Recorded information ::
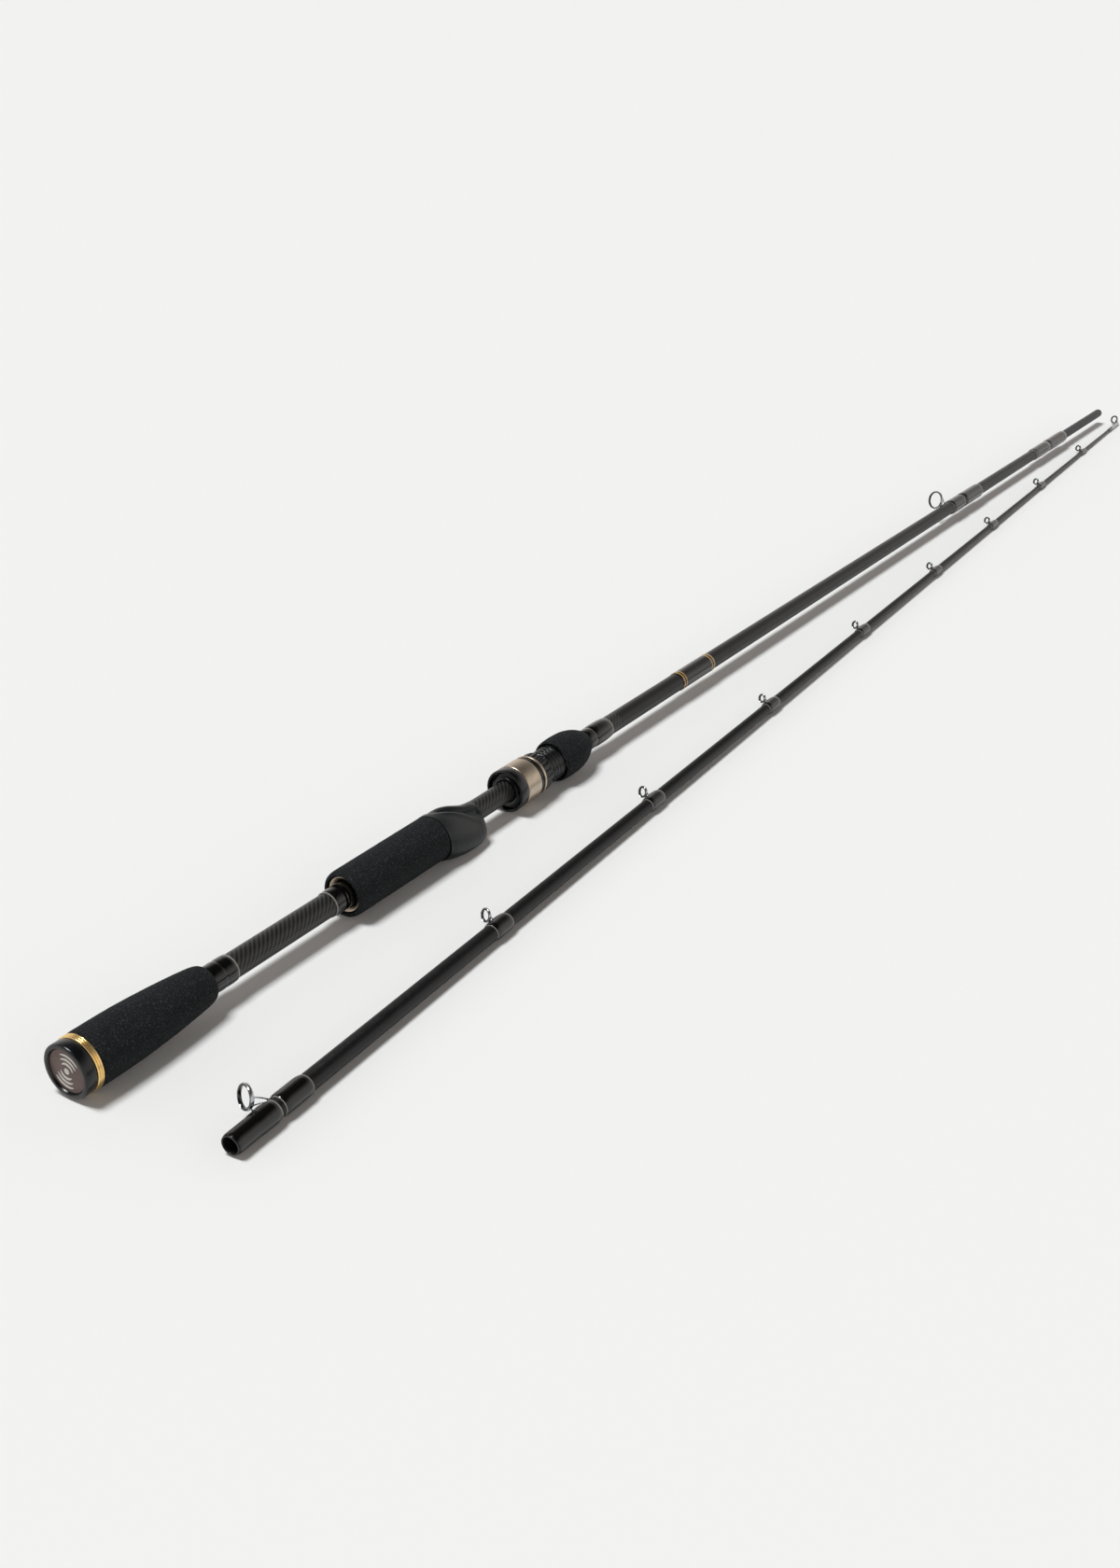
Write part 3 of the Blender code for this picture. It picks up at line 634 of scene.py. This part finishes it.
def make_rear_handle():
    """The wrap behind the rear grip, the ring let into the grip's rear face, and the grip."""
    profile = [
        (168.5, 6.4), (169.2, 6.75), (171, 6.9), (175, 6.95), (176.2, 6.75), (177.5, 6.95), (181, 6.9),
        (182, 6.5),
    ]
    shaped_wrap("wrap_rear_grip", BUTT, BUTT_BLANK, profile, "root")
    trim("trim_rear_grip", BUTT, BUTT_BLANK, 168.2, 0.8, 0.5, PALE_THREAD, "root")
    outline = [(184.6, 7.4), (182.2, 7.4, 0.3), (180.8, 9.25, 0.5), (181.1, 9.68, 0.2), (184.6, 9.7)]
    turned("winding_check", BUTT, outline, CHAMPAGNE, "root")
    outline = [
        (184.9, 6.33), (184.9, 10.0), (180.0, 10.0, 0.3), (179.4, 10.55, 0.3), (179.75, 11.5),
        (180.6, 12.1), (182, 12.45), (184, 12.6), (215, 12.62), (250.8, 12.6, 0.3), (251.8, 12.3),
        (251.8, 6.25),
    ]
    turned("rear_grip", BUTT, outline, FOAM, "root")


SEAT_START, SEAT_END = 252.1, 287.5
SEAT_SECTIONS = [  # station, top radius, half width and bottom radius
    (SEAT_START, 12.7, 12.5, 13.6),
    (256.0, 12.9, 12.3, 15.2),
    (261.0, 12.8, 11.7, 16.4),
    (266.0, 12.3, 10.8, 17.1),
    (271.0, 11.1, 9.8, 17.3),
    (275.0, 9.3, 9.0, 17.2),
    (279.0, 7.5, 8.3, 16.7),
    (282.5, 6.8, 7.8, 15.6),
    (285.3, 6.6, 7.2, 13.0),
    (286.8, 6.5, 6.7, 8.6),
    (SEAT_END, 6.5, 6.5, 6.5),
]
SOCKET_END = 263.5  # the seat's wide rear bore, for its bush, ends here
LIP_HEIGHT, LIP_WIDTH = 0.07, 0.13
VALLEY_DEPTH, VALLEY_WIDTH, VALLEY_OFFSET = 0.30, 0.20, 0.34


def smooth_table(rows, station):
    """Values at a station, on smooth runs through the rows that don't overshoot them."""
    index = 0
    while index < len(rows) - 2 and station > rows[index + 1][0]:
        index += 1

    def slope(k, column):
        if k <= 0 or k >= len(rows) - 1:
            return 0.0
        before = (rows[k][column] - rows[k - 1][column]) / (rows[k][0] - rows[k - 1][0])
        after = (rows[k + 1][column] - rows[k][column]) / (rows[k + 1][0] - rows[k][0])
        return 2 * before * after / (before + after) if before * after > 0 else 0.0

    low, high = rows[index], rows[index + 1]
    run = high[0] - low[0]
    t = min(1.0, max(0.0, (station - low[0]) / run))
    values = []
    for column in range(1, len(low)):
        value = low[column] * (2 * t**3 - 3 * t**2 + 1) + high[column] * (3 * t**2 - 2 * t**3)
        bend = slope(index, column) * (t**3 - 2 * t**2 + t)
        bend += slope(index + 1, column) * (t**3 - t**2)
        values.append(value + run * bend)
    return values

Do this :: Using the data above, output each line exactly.

Solution to the exercise ::
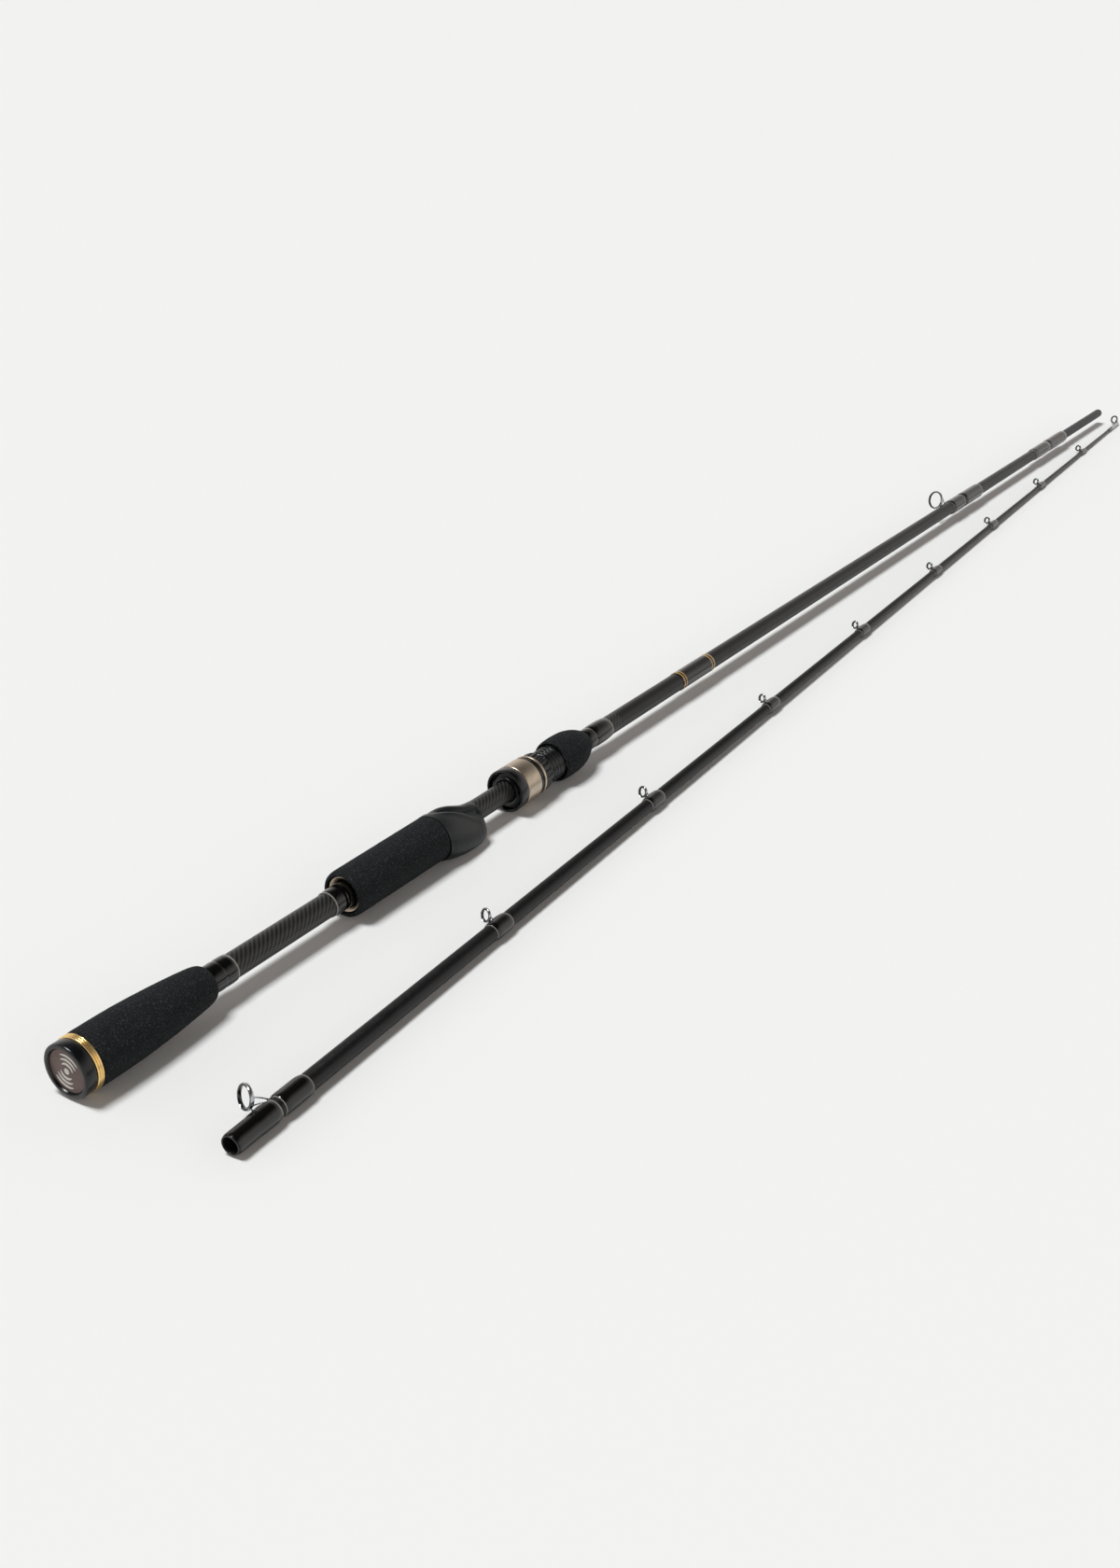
Write part 3 of the Blender code for this picture. It picks up at line 634 of scene.py. This part finishes it.
def make_rear_handle():
    """The wrap behind the rear grip, the ring let into the grip's rear face, and the grip."""
    profile = [
        (168.5, 6.4), (169.2, 6.75), (171, 6.9), (175, 6.95), (176.2, 6.75), (177.5, 6.95), (181, 6.9),
        (182, 6.5),
    ]
    shaped_wrap("wrap_rear_grip", BUTT, BUTT_BLANK, profile, "root")
    trim("trim_rear_grip", BUTT, BUTT_BLANK, 168.2, 0.8, 0.5, PALE_THREAD, "root")
    outline = [(184.6, 7.4), (182.2, 7.4, 0.3), (180.8, 9.25, 0.5), (181.1, 9.68, 0.2), (184.6, 9.7)]
    turned("winding_check", BUTT, outline, CHAMPAGNE, "root")
    outline = [
        (184.9, 6.33), (184.9, 10.0), (180.0, 10.0, 0.3), (179.4, 10.55, 0.3), (179.75, 11.5),
        (180.6, 12.1), (182, 12.45), (184, 12.6), (215, 12.62), (250.8, 12.6, 0.3), (251.8, 12.3),
        (251.8, 6.25),
    ]
    turned("rear_grip", BUTT, outline, FOAM, "root")


SEAT_START, SEAT_END = 252.1, 287.5
SEAT_SECTIONS = [  # station, top radius, half width and bottom radius
    (SEAT_START, 12.7, 12.5, 13.6),
    (256.0, 12.9, 12.3, 15.2),
    (261.0, 12.8, 11.7, 16.4),
    (266.0, 12.3, 10.8, 17.1),
    (271.0, 11.1, 9.8, 17.3),
    (275.0, 9.3, 9.0, 17.2),
    (279.0, 7.5, 8.3, 16.7),
    (282.5, 6.8, 7.8, 15.6),
    (285.3, 6.6, 7.2, 13.0),
    (286.8, 6.5, 6.7, 8.6),
    (SEAT_END, 6.5, 6.5, 6.5),
]
SOCKET_END = 263.5  # the seat's wide rear bore, for its bush, ends here
LIP_HEIGHT, LIP_WIDTH = 0.07, 0.13
VALLEY_DEPTH, VALLEY_WIDTH, VALLEY_OFFSET = 0.30, 0.20, 0.34


def smooth_table(rows, station):
    """Values at a station, on smooth runs through the rows that don't overshoot them."""
    index = 0
    while index < len(rows) - 2 and station > rows[index + 1][0]:
        index += 1

    def slope(k, column):
        if k <= 0 or k >= len(rows) - 1:
            return 0.0
        before = (rows[k][column] - rows[k - 1][column]) / (rows[k][0] - rows[k - 1][0])
        after = (rows[k + 1][column] - rows[k][column]) / (rows[k + 1][0] - rows[k][0])
        return 2 * before * after / (before + after) if before * after > 0 else 0.0

    low, high = rows[index], rows[index + 1]
    run = high[0] - low[0]
    t = min(1.0, max(0.0, (station - low[0]) / run))
    values = []
    for column in range(1, len(low)):
        value = low[column] * (2 * t**3 - 3 * t**2 + 1) + high[column] * (3 * t**2 - 2 * t**3)
        bend = slope(index, column) * (t**3 - 2 * t**2 + t)
        bend += slope(index + 1, column) * (t**3 - t**2)
        values.append(value + run * bend)
    return values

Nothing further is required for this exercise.